## Prompt
Extract all data as written.
-- start of Collected material --
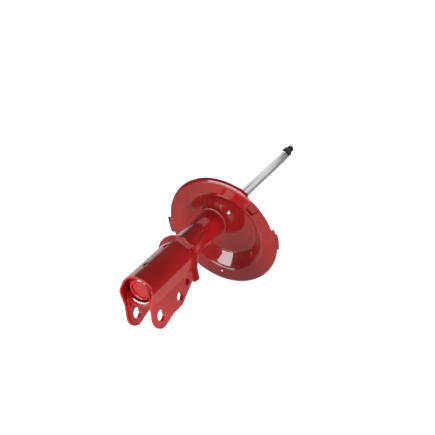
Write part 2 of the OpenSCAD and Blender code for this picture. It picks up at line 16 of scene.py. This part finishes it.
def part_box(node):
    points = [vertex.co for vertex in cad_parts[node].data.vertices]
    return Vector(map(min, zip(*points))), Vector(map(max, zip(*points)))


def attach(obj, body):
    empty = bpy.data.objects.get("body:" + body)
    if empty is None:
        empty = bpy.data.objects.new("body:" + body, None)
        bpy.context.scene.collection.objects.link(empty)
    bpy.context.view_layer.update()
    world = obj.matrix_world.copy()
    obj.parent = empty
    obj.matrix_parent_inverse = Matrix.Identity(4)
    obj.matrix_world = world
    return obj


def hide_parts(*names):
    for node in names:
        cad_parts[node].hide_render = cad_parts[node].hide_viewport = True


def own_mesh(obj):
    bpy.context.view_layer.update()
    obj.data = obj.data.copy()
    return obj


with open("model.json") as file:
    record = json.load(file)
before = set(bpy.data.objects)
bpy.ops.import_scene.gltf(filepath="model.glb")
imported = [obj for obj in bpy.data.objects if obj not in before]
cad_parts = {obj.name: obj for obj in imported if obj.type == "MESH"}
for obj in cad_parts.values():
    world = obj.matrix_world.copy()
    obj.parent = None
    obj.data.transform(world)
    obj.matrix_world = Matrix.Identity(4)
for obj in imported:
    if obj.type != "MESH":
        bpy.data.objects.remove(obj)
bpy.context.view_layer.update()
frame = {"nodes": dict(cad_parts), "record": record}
-- end of Collected material --
## The completed task
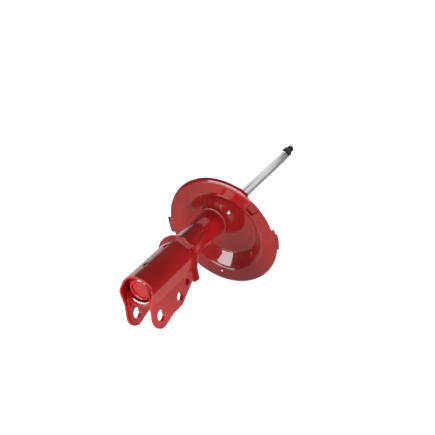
Write part 2 of the OpenSCAD and Blender code for this picture. It picks up at line 16 of scene.py. This part finishes it.
def part_box(node):
    points = [vertex.co for vertex in cad_parts[node].data.vertices]
    return Vector(map(min, zip(*points))), Vector(map(max, zip(*points)))


def attach(obj, body):
    empty = bpy.data.objects.get("body:" + body)
    if empty is None:
        empty = bpy.data.objects.new("body:" + body, None)
        bpy.context.scene.collection.objects.link(empty)
    bpy.context.view_layer.update()
    world = obj.matrix_world.copy()
    obj.parent = empty
    obj.matrix_parent_inverse = Matrix.Identity(4)
    obj.matrix_world = world
    return obj


def hide_parts(*names):
    for node in names:
        cad_parts[node].hide_render = cad_parts[node].hide_viewport = True


def own_mesh(obj):
    bpy.context.view_layer.update()
    obj.data = obj.data.copy()
    return obj


with open("model.json") as file:
    record = json.load(file)
before = set(bpy.data.objects)
bpy.ops.import_scene.gltf(filepath="model.glb")
imported = [obj for obj in bpy.data.objects if obj not in before]
cad_parts = {obj.name: obj for obj in imported if obj.type == "MESH"}
for obj in cad_parts.values():
    world = obj.matrix_world.copy()
    obj.parent = None
    obj.data.transform(world)
    obj.matrix_world = Matrix.Identity(4)
for obj in imported:
    if obj.type != "MESH":
        bpy.data.objects.remove(obj)
bpy.context.view_layer.update()
frame = {"nodes": dict(cad_parts), "record": record}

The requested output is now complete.